For code, please see our github repository.
- Collect a subset of .gov data and parse it out from Hadoop into relational database (Provide data that can answer a set of diverse but concrete questions). Possible subsets include: climate change-related pages; history of the White House web domain; threat related terms.
- Put data into an SQL database and use it to answer some of the proposed questions.
- Construct reliability and validity measures (e.g. link-tracing sampling)
- Develop and document a repeatable process for asking new questions over the data
- Create an interface for sharing data with other users (private and public)
- Apply resources for text analytics and visualization to data (perhaps D3?)
- Finish Threat Construction paper and submit for publication
Project lead (who will spend time in the Data Science Studio):
Faculty (who are trying to start a long-term collaboration based on this project) :
Our aim was to investigate the 82 terrabytes of the .gov parsed test data and evaluate its potential for political science research, including extracting some smaller datasets that might be a useful starting place for investigating the wealth of data hosted in the cluster.

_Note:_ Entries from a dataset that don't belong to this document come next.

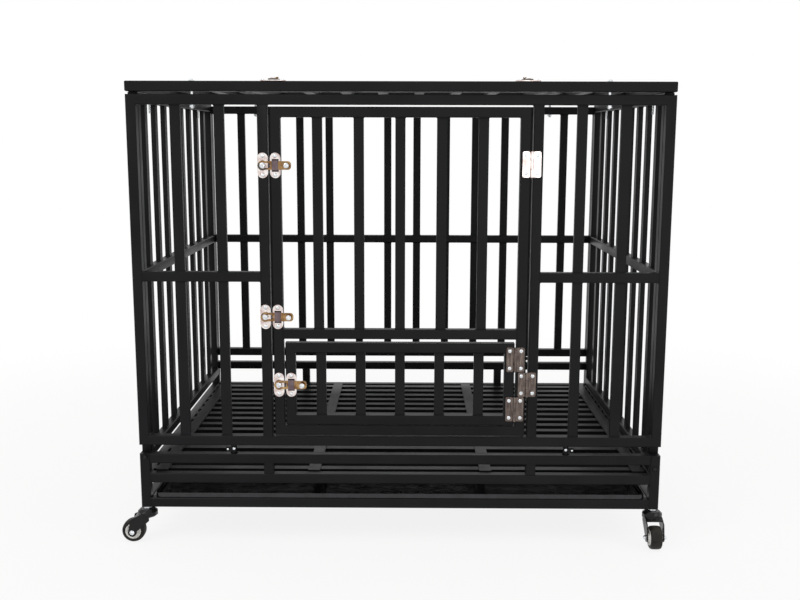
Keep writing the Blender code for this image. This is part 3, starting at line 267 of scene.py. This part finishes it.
def whiteRays(tree):
    # 1 for what the camera sees, directly, mirrored in metal or through glass
    path = addNode(tree, "ShaderNodeLightPath").outputs
    mirrored = addNode(tree, "ShaderNodeMath", {0: path["Is Camera Ray"], 1: path["Is Glossy Ray"]},
                       operation="MAXIMUM")
    return addNode(tree, "ShaderNodeMath", {0: mirrored.outputs[0], 1: path["Is Transmission Ray"]},
                   operation="MAXIMUM").outputs[0]


world = bpy.data.worlds.new("studio")
world.use_nodes = True
scene.world = world
tree = world.node_tree
soft = tree.nodes["Background"]
soft.inputs["Color"].default_value = (1, 1, 1, 1)
soft.inputs["Strength"].default_value = studio["ambient"]
white = addNode(tree, "ShaderNodeBackground", {"Color": (1, 1, 1, 1), "Strength": 1.0})
seen = addNode(tree, "ShaderNodeMixShader", {0: whiteRays(tree), 1: soft.outputs[0], 2: white.outputs[0]})
tree.links.new(seen.outputs[0], tree.nodes["World Output"].inputs["Surface"])

# the floor is white to the camera and in mirrors, with a light shadow left under the crate
floorFinish, tree, shader, where = startFinish(
    "paleStudioFloor", Base_Color=linear(studio["floorColour"]), Roughness=studio["floorRoughness"],
    Specular_IOR_Level=0)
distance = addNode(tree, "ShaderNodeVectorMath", {0: where}, operation="LENGTH").outputs["Value"]
glow = addNode(tree, "ShaderNodeMapRange", {"Value": distance, "From Min": studio["glowFrom"],
                                            "From Max": studio["glowFull"], "To Min": studio["nearGlow"]},
               interpolation_type="SMOOTHSTEP")
glowSeen = addNode(tree, "ShaderNodeMath", {0: glow.outputs["Result"], 1: whiteRays(tree)},
                   operation="MULTIPLY")
white = addNode(tree, "ShaderNodeEmission", {"Color": (1, 1, 1, 1), "Strength": 1.0})
blend = addNode(tree, "ShaderNodeMixShader",
                {0: glowSeen.outputs[0], 1: shader.outputs[0], 2: white.outputs[0]})
tree.links.new(blend.outputs[0], tree.nodes["Material Output"].inputs["Surface"])

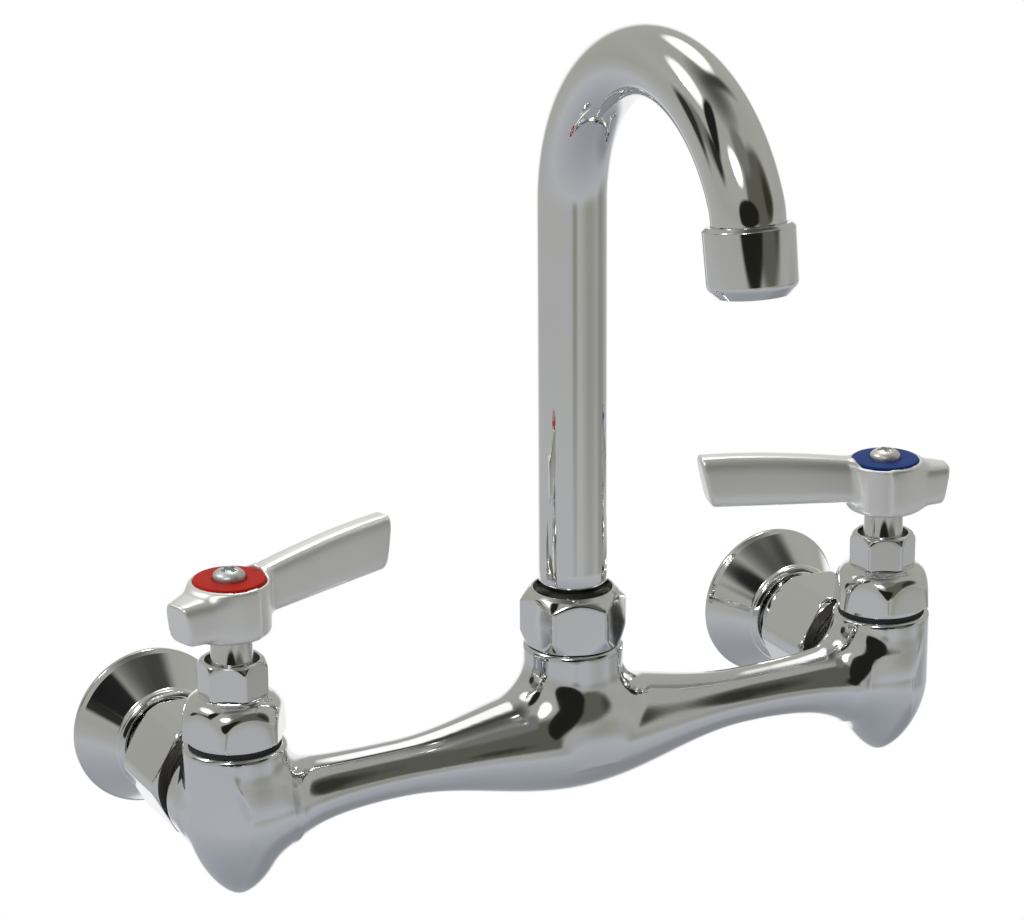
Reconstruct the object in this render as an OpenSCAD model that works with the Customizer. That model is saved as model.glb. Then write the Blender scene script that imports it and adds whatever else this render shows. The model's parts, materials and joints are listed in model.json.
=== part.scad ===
// Commercial wall faucet: a bridge body with two lever valves and a swivelling gooseneck spout.
// The origin is midway between the two inlets, in the plane of the wall, on the inlets' axis.
// X runs from the hot valve to the cold one, Y into the wall and Z up. Lengths are millimetres.

/* [Layout] */
// Distance between the two valve axes
centres = 203.2; // [190:0.1:230]
// Distance from the valve axes to the wall
reach = 61; // [57:0.5:80]
// Angle of the closed levers behind the line that joins the valves, in degrees
lever_back = 16; // [0:1:30]
// Turn of every hexagon about its own axis, in degrees
hex_turn = -6; // [-30:1:30]

/* [Body casting] */
// Wall of a valve barrel round its chamber
barrel_wall = 4.9; // [4:0.1:6]
// Height of a barrel's top above the inlet axis
barrel_top = 17; // [16:0.1:19]
// Depth of the straight part of a barrel below the inlet axis
barrel_drop = 5; // [3:0.5:8]
// Depth of a barrel's pointed bottom below the inlet axis
tip_drop = 26.6; // [24:0.1:32]
// Radius of the bridge at its waists
bar_r = 7.9; // [7:0.1:9]
// Radius of the bridge in the middle
bar_mid_r = 15.5; // [14:0.1:18]
// Length from the middle over which the bridge swells
bulge_len = 55; // [45:1:65]
// Extra radius of the bridge where it meets a barrel
flare_rise = 3.9; // [2:0.1:4.5]
// Length of that flare
flare_len = 28; // [20:1:35]
// Radius of the round boss under the spout nut
boss_r = 13.8; // [12.6:0.1:14.5]
// Height of that boss above the inlet axis
boss_top = 26.5; // [25:0.5:30]
// Radius of the waterway along the bridge
waterway_r = 4.2; // [3:0.1:4.8]

/* [Inlets] */
// Radius of the waterway through an inlet
inlet_bore_r = 6.5; // [5.8:0.1:7]
// Radius of the casting's inlet boss
inlet_boss_r = 14.8; // [14.2:0.1:15.5]
// Distance from the valve axis to the end of that boss
inlet_boss_len = 15.3; // [14:0.1:17]
// Length of the threaded port beyond the boss
port_len = 14.7; // [13:0.1:16]
// Radius of the inlet shank's tube
shank_r = 9.3; // [9:0.1:9.6]
// Wall of the threaded port round its waterway
port_wall = 5.4; // [5:0.05:5.6]
// Wall of a coupling nut at its flats, outside the thread
coupling_wall = 3.5; // [3:0.1:4]
// Length of a coupling nut
coupling_len = 22; // [21:0.5:24]
// Radius of the female pipe thread that the supply screws into
pipe_thread_r = 9.15; // [9:0.05:9.5]
// Wall between that thread's end and the shank's shoulder
thread_floor = 2.45; // [2:0.05:4]
// Radius of the shank's socket round the pipe thread
socket_r = 12.5; // [12:0.1:13]

/* [Wall flanges] */
// Radius of a flange at the wall
flange_r = 22.45; // [20:0.05:26]
// Radius of a flange's rounded front lip
flange_lip_r = 14.5; // [13.8:0.1:15.5]
// Radius of the opening in a flange's front
flange_hole_r = 11.5; // [11:0.1:11.8]
// Clear space between a coupling nut and the lip of its flange
flange_gap = 7.1; // [6:0.1:8]
// Wall of a flange
flange_wall = 1.5; // [1:0.1:2]

/* [Valves] */
// Radius of the stem where it shows
stem_r = 5.6; // [5:0.05:6]
// Radius of the stem's lifting thread
stem_thread_r = 6.5; // [6.2:0.1:7]
// Length of the stem's lifting thread
stem_thread_len = 9; // [8:0.5:9.5]
// Rise of the stem from closed to open
lift = 1.2; // [0.8:0.1:1.5]
// Height of stem that shows between packing nut and lever
stem_show = 7.3; // [6:0.1:12]
// Wall of the bonnet's sleeve round the stem's thread
sleeve_wall = 2.4; // [2.2:0.1:3]
// Thickness of the bonnet gasket
gasket_t = 1.4; // [1:0.1:2]
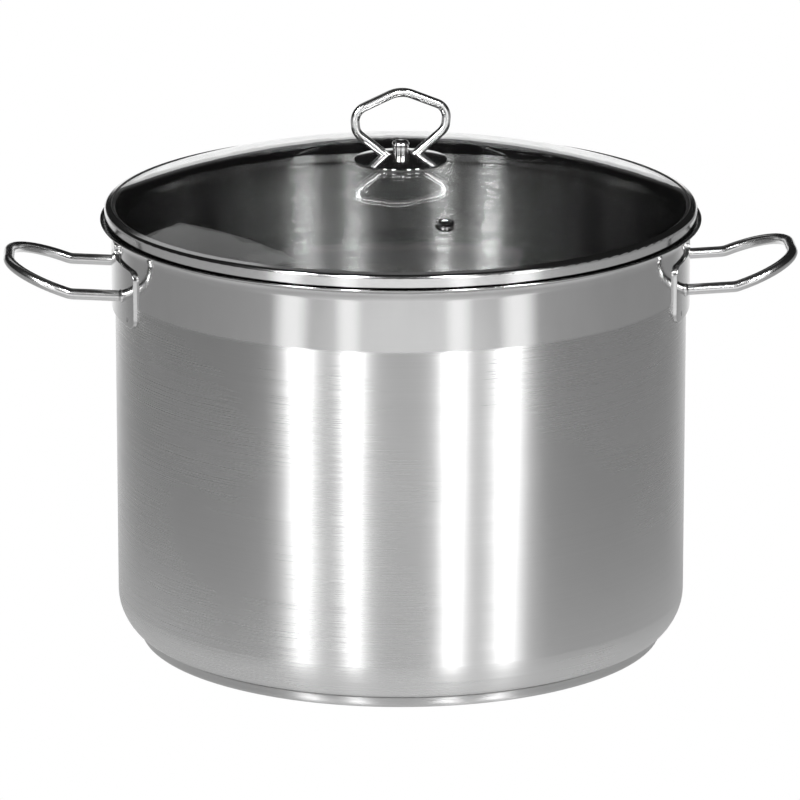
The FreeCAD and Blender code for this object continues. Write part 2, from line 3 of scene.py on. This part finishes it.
import bpy
from mathutils import Euler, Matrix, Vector


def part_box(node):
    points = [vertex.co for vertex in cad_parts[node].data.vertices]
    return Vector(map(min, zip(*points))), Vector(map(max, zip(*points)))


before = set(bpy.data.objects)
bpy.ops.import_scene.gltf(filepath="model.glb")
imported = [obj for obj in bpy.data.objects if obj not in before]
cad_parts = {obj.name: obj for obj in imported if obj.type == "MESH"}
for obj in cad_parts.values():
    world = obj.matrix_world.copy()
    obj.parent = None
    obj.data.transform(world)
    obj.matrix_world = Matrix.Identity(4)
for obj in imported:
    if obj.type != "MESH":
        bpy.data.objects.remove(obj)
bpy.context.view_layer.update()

# ---- view and studio, in metres and degrees ----
CAMERA_PLACE = (-0.15176, -3.47584, 1.09076)
CAMERA_PITCH = 15.49
CAMERA_TURN = -2.5
CAMERA_LENS = 306.0
CAMERA_SHIFT_X = -0.00095
FLOOR_HALF_WIDTH = 30.0
LIGHT_DISTANCE = 1.7
# Softboxes round the object: azimuth and width in degrees, radiance, and the heights of
# their foot and top in metres. Azimuth 0 is the -Y side. Each strip is a pale lower part
# and a narrower, brighter lamp above it. A tier gives its share of the strip's width,
# radiance, foot and top.
STRIPS = [(-43, 9.0), (-21.5, 7.5), (18.5, 8.0), (41, 9.5)]
STRIP_TIERS = [(1.0, 1.4, 0.02, 0.7), (0.68, 56.0, 0.8, 1.8)]
FRONT_FILL = (0, 110, 0.5, 0.02, 0.35)
# Raised panels behind the object, which the glass mirrors: azimuth from +Y, elevation,
# width and height in degrees, radiance.
PANELS = [(-25, 39, 16, 22, 0.45), (0, 56, 26, 20, 0.12)]
# Pools of light under the softboxes: emission, the distances over which they begin, and the
# shares of a softbox's width at which a pool starts to fade and has faded.
POOL_GLOW = 1.1
POOL_START = (0.4, 0.6)
POOL_SPREAD = (0.15, 1.3)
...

We were able to extract two datasets of interest: a word frequency dataset and the full text of cites mentioning climate change related terms around the election cycles between 2004 - 2012. The word frequency dataset contains terms drawn from presidential decision directives from 1990 to present, which presidents have identified as "threats" to the union. They include drug and crime related terms, climate change related terms, financial crisis related terms, terrorism and weapons of mass destruction related terms, and also words pertaining to human rights violations. These data take the form of a panel dataset: year, month, and URL root (whitehouse.gov, senate.gov, any of the major government departments and all fifty states), term and count of terms, as well as an entry for "total words" across each year, month, and URL groups. The second dataset is the full text of any page that had at least one mention of any of the following climate change related terms: natural disaster, global warming, fresh water, forest conservation, food security, security of food, desertification, intergovernmental panel on climate change, climatic research unit, climategate, greenhouse gas, anthropogenic, anthropocene, ocean acidification, pollution, or climate change.
The data is hosted on a Hadoop cluster, which runs MapReduce (under written in Java). We wrote scripts in Apache Pig and Apache Hive to access and process the data. In some cases, we called Python functions because writing user defined functions (UDFs) is easier in Python than in Pig. However, including UDFs in Python significantly slows down processing. To construct the first dataset, we used regular expression searches in the URL field and in the content field to find mataches of URL roots (e.g. whitehouse.gov) and key terms (e.g. terrorism, climate change). Once these matches were found, we used a Python UDF to count the terms by group and also to "split" content into unigrams and count all the unigrams (for the total word count of a given page). This gave us both term counts and total terms per page, and generated a new field which indicated that the page was part of a given URL group of interest (e.g. whitehouse.gov). We then aggregated/summed counts by URL group, month, year and term to get total counts of each term per group and time period. This was output as a tab delimited file and at only 8.2 MB, can be emailed to other scholars or posted online as a possible resource for political science research.
The second dataset is the full text of any parsed text capture that mentioned at least one of the above terms. This involved the same regular expressions search in the content field, but instead of counting total terms, we simply "flagged" the document and piped it into a new file. These include all the original fields of the files, for example, page "title", full URL, date of the capture, any "tags" or keywords on the page, the page "code" (a numeric operator that tells what time of page it is), and the finally the text content of the page. This full text dataset was still 252GB. We attempted to host this in an Amazon Instance, and we used a GUI front end so that users could sort through the results via point and click instead of the complicated log-in and script process that is required to run jobs in Hadoop. It was a PostgreSQL database, and this allowed for SQL-like commands. However, this was still slow, cumbersome and not user-friendly enough to make it accessible to the every-day political scientist, so we ended up going another route. The final product is a dataset just around the election cycles - between Nov and Jan in 2004, 2008, 2010 and 2012. This limited the overall size of the dataset but still allows for a rigorous analysis.
We were also able to determine that the only "complete crawls" of the .gov domaine were done around election cycles, making the periods between Nov and Jan in 2004, 2008, 2010 and 2012 the "gold standard" for our project. a total count of terms from those times, and a total count of URLs from those times, should represent an "exhaustive" crawl of the .gov domain.
We have presented the data at the PoliInformatics Conference, and will make the data public via the PInet website. Code is available on my github site. We are working on two papers based on this data, one is a methodological paper presenting the .gov data as a potential tool for social science research, and describing the methods and hurdles involved. The second is an "agenda analysis" about threat construction in the United States.
In short, we achieved all the key goals that we set out to conconquer (albeit not in the ways we had originally envisioned). The incubator was a huge success for us and we are very grateful to Andrew Whitaker, Bill Howe, and Dan Halperin for their time and support, and to the eScience Institute, for presenting this opportunity.